I HAVE decided this week to officially retire from boxing.

Although I haven’t competed in about three and a half years I’ve never really decided that I wasn’t going to fight again until now. I’m sure some would consider me already retired but for my own peace of mind I’m going to put it out there.

Boxing has been a major part of my life for the last 25 years, from when I first stepped into Malmesbury Amateur Boxing Club. My Dad took me there as a trick to get me to exercise my Erb’s Palsy-affected arm, as I hated the daily physiotherapy I had to do, and the rest, as they say, is history.

My Dad was certainly the person who had the biggest impact in my boxing career; my family were really supportive of me and it felt like they believed in me  despite what common sense would say. Whether or not they really did believe I could be successful or not at the time, I don’t know. But it felt like they did, and that’s what mattered.

I spent my whole amateur career boxing for Malmesbury ABC. The coaches there at the time, who put their time into me, were Tony Stannard MBE, Tony Falcone, Graham Hill and Steve Ford. The club wasn’t just about producing good boxers and winning titles, it was about shaping you to be a good person and teaching lessons you’d need to know for life. I did, however, manage to win a National Schoolboy title, the Junior ABA’s, two NACYP titles, a Four Nations gold medal, a Three Nations gold medal and the Senior ABAs, finishing with a record of 58 from 70 bouts.

As I did with my amateur career, I boxed out of one stable for my whole pro career: Paddy John’s Gym in Bristol. I was trained by my now father in-law Andy O’Kane, who also managed me for my whole career (apart from the first couple of years). We won an International Masters title, a Southern Area title, an IBO International title, two English titles and the EBU European title. I had some great support as well. They travelled across the country and Europe multiple times to watch me box, which I was always really grateful for.

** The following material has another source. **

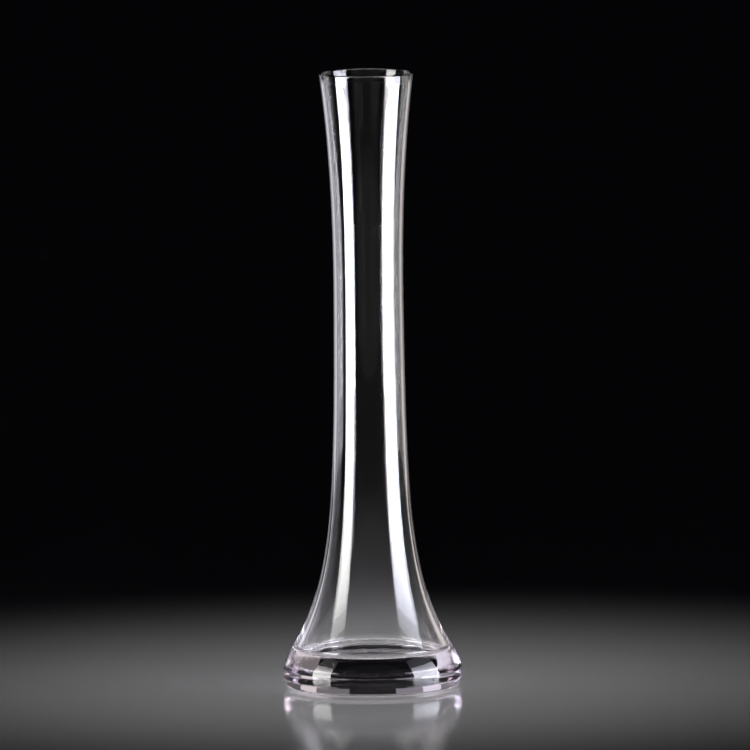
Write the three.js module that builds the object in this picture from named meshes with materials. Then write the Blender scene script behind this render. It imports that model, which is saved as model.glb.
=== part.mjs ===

On the surface of it I had a successful boxing career but I personally think I underachieved and that, due to many factors, I never really reached my full potential in the ring. I think I could have done so much more than I did. Many will think the opposite. They will say that, considering my disability, I actually overachieved in the sport, which is an understandable opinion. But it is also one I do not share.

Stopping is something lots of fighters struggle with, myself included. Boxing’s all I’ve really known for the majority of my life so to not be doing it is a strange feeling. I found it particularly difficult last year, but feel I’m on the better side of it now and in a good place to leave fighting in the past. Without boxing I wouldn’t have my wife and kids, who are the best and most important thing in my life, a lifestyle that means I can be present in my children’s lives, many friends I never would have met, a job I actually enjoy, and a platform to have a positive effect on people, especially those with Erb’s Palsy. I now teach boxing as a personal trainer and also coach for Paddy John’s ABC, so I’m still in the sport – just on the safer side of the ropes. I hope in the future I can look back on my career with the gratitude it deserves.